# EXERCISE
Print the lines of the data, starting with the first, up to and including the line where "swinging link bars." appears.

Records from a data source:
------------------------------------
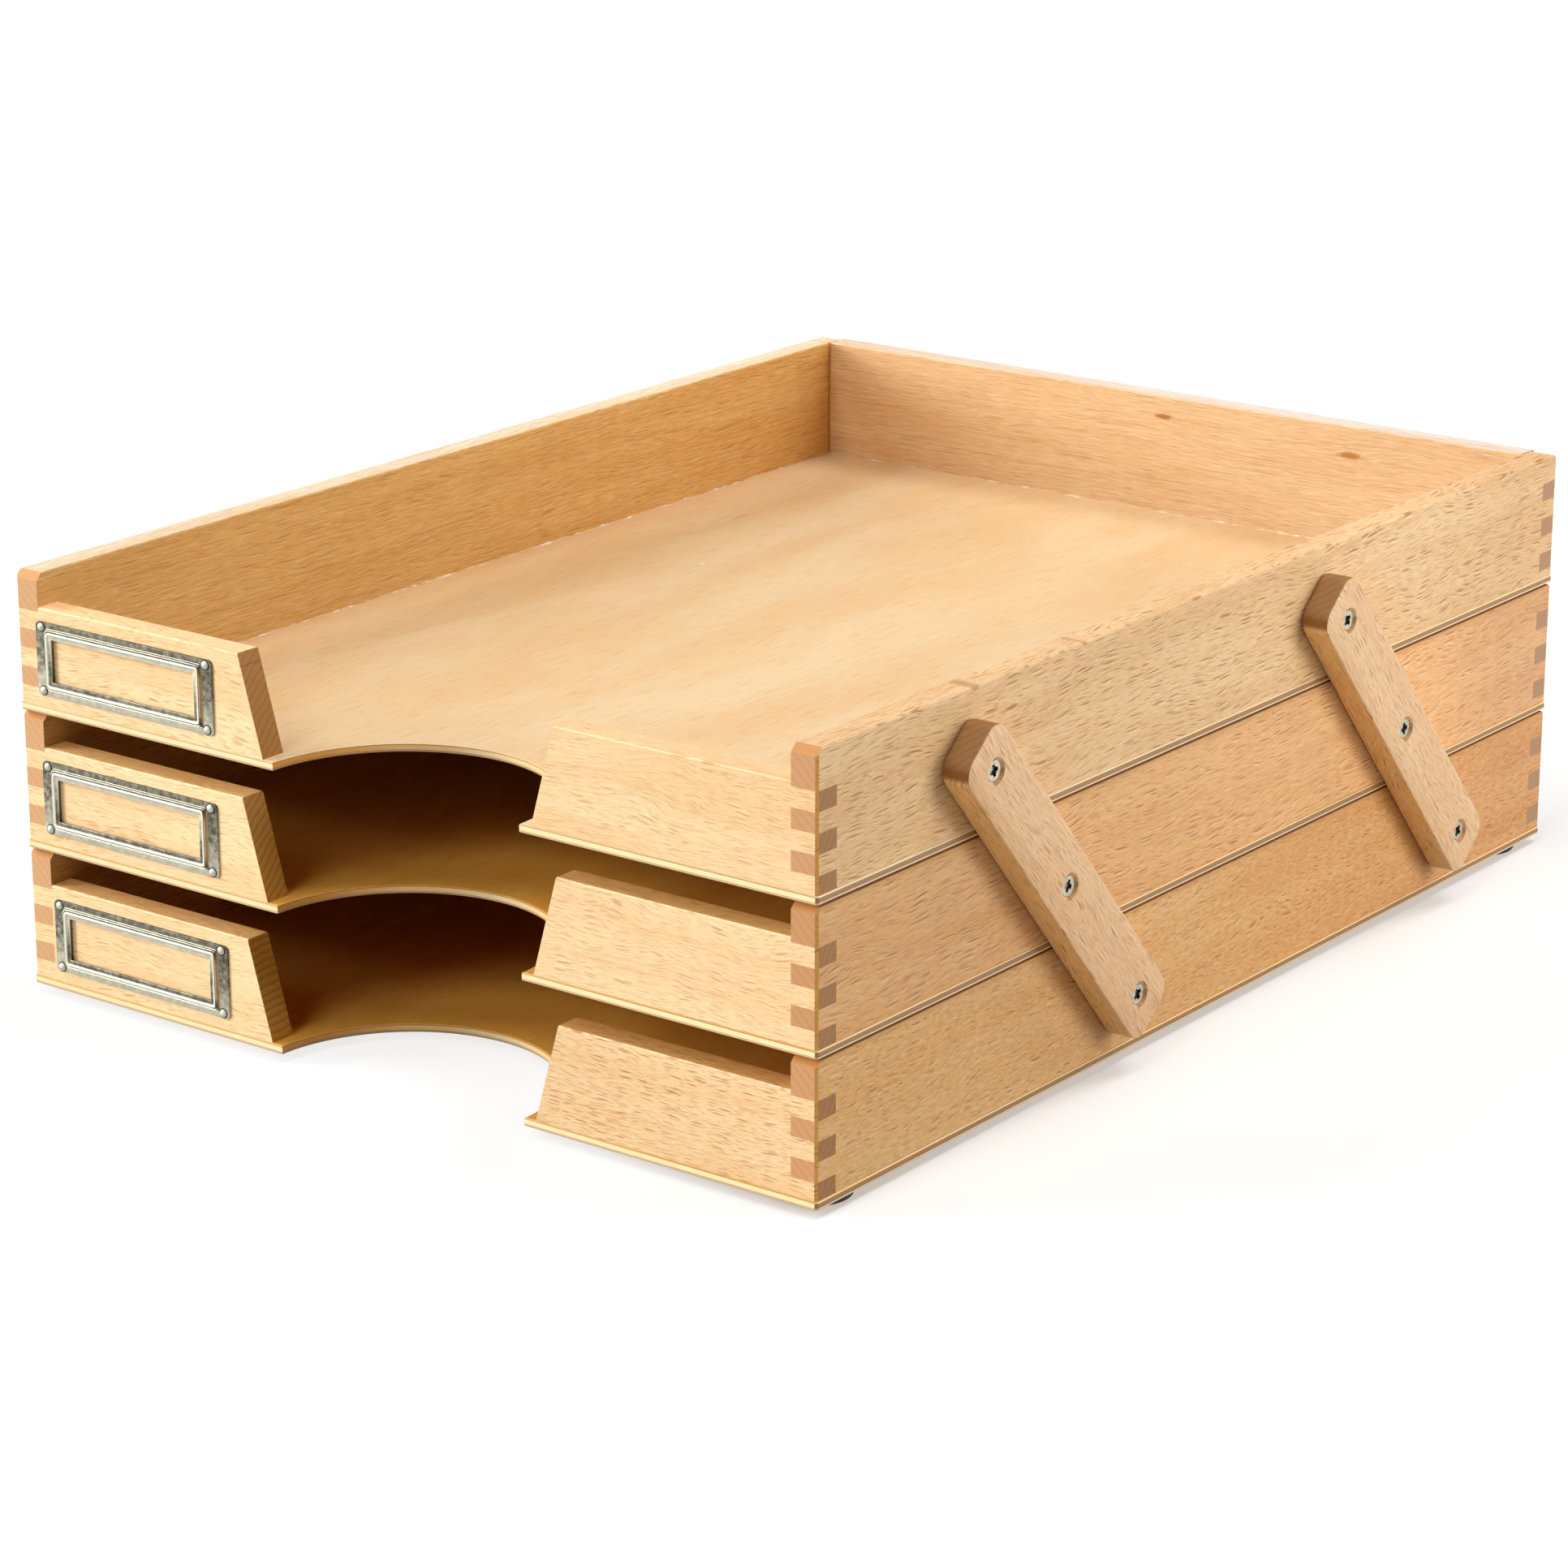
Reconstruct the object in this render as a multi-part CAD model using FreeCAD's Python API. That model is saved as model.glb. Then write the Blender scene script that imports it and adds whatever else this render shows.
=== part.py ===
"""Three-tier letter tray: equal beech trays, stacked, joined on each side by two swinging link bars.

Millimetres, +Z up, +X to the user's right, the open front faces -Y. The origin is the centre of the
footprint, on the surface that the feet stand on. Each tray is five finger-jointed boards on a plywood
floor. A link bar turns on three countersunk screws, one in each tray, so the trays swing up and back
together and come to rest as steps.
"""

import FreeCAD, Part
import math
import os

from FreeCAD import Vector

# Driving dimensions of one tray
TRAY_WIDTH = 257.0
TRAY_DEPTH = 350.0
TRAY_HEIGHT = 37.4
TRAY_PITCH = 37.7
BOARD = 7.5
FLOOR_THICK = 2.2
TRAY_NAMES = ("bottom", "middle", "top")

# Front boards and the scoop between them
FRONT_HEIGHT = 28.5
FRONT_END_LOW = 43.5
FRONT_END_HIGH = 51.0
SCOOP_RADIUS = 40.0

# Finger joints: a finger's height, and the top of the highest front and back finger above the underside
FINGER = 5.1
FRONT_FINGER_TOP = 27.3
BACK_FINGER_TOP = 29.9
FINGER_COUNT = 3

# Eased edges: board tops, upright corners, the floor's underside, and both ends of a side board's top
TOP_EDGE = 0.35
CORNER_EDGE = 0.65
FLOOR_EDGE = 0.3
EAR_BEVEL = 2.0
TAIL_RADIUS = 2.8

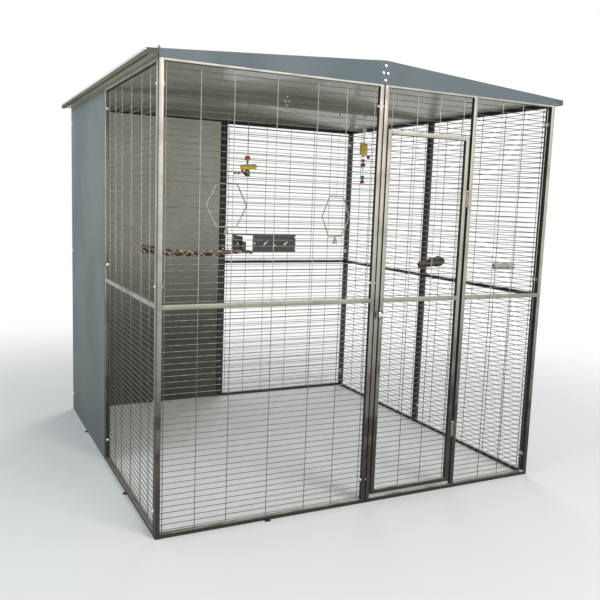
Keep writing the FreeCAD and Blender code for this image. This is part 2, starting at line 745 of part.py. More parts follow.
------------------------------------
# RIGHT ANSWER
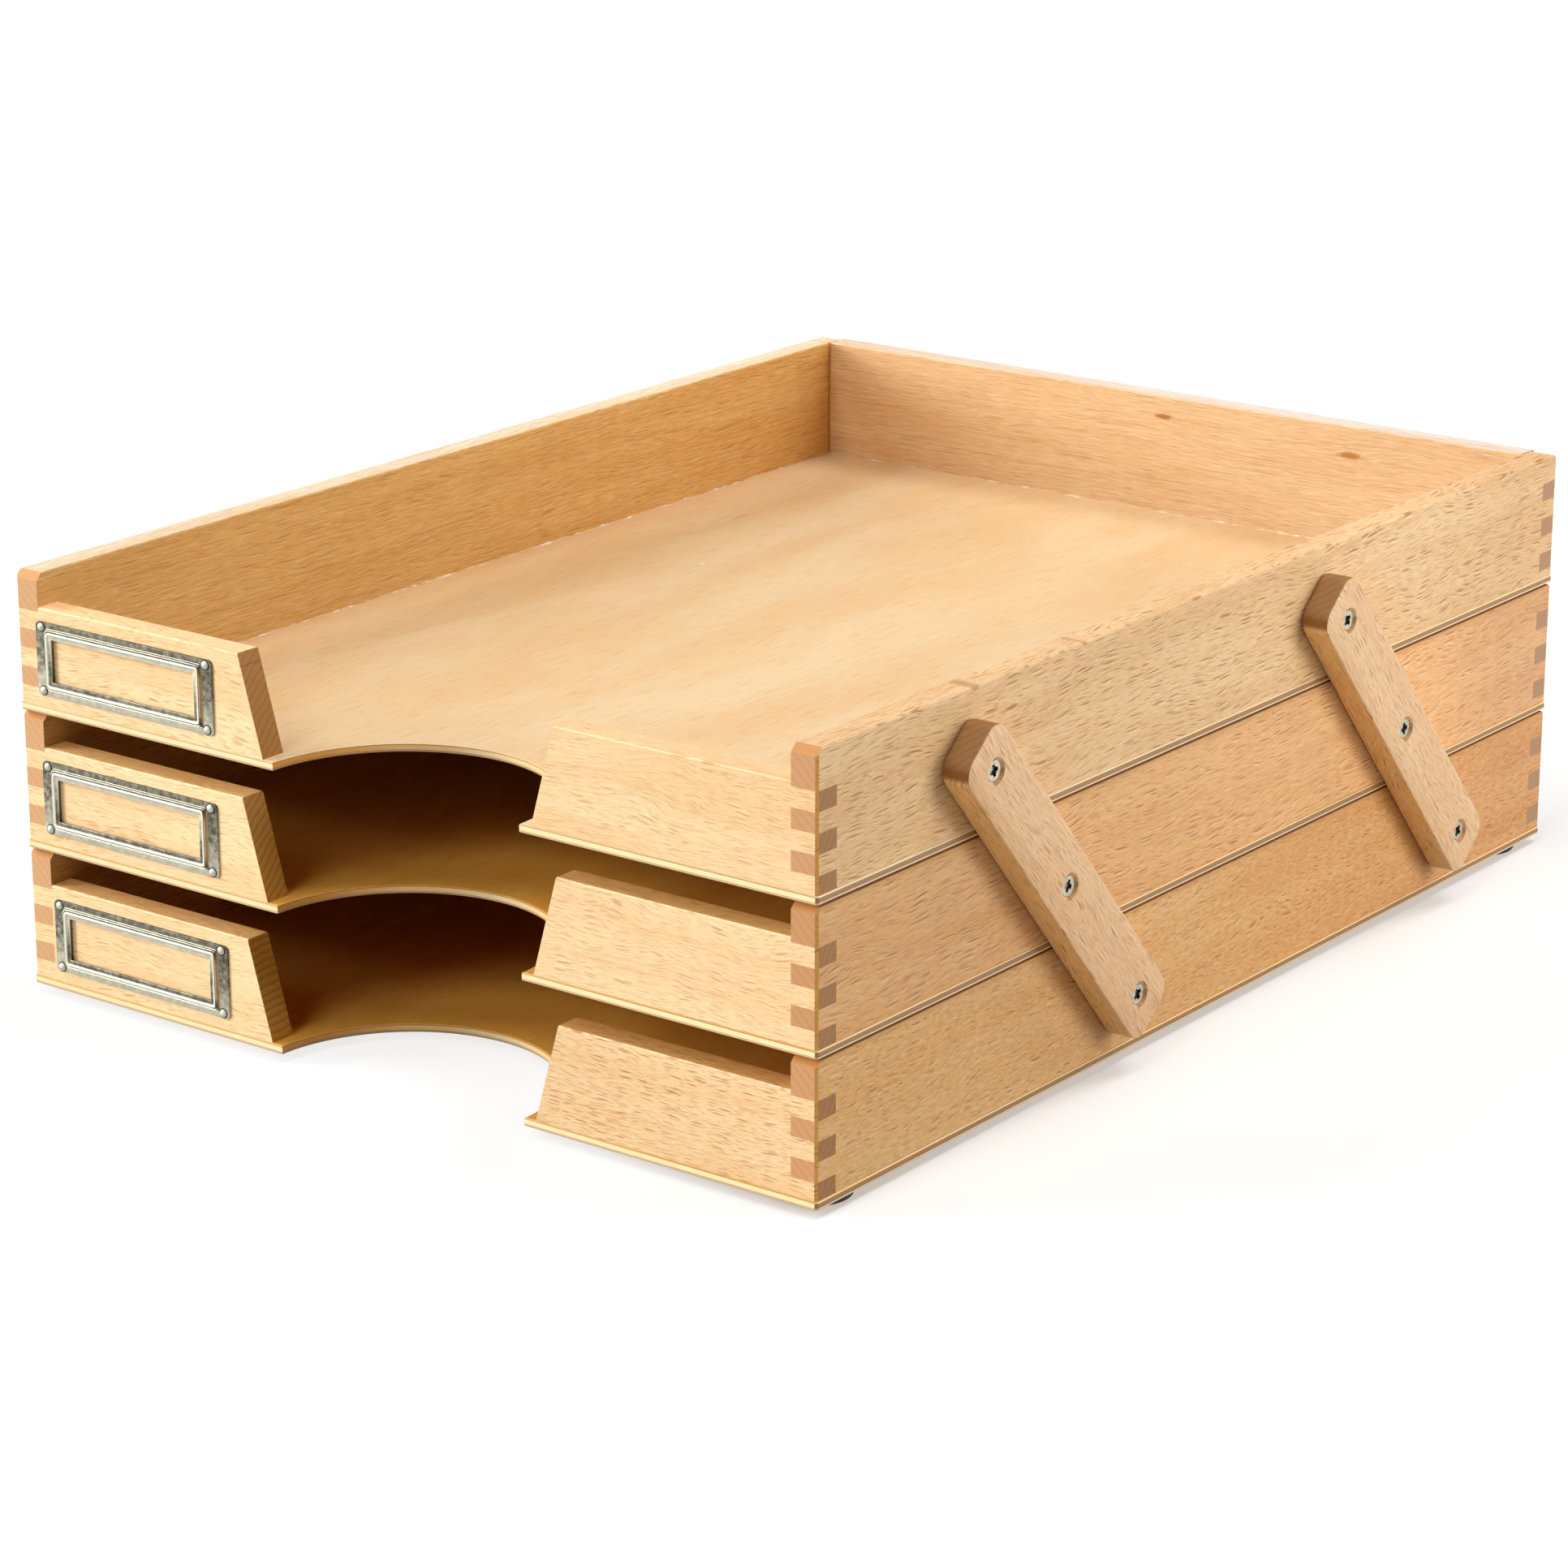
Reconstruct the object in this render as a multi-part CAD model using FreeCAD's Python API. That model is saved as model.glb. Then write the Blender scene script that imports it and adds whatever else this render shows.
=== part.py ===
"""Three-tier letter tray: equal beech trays, stacked, joined on each side by two swinging link bars.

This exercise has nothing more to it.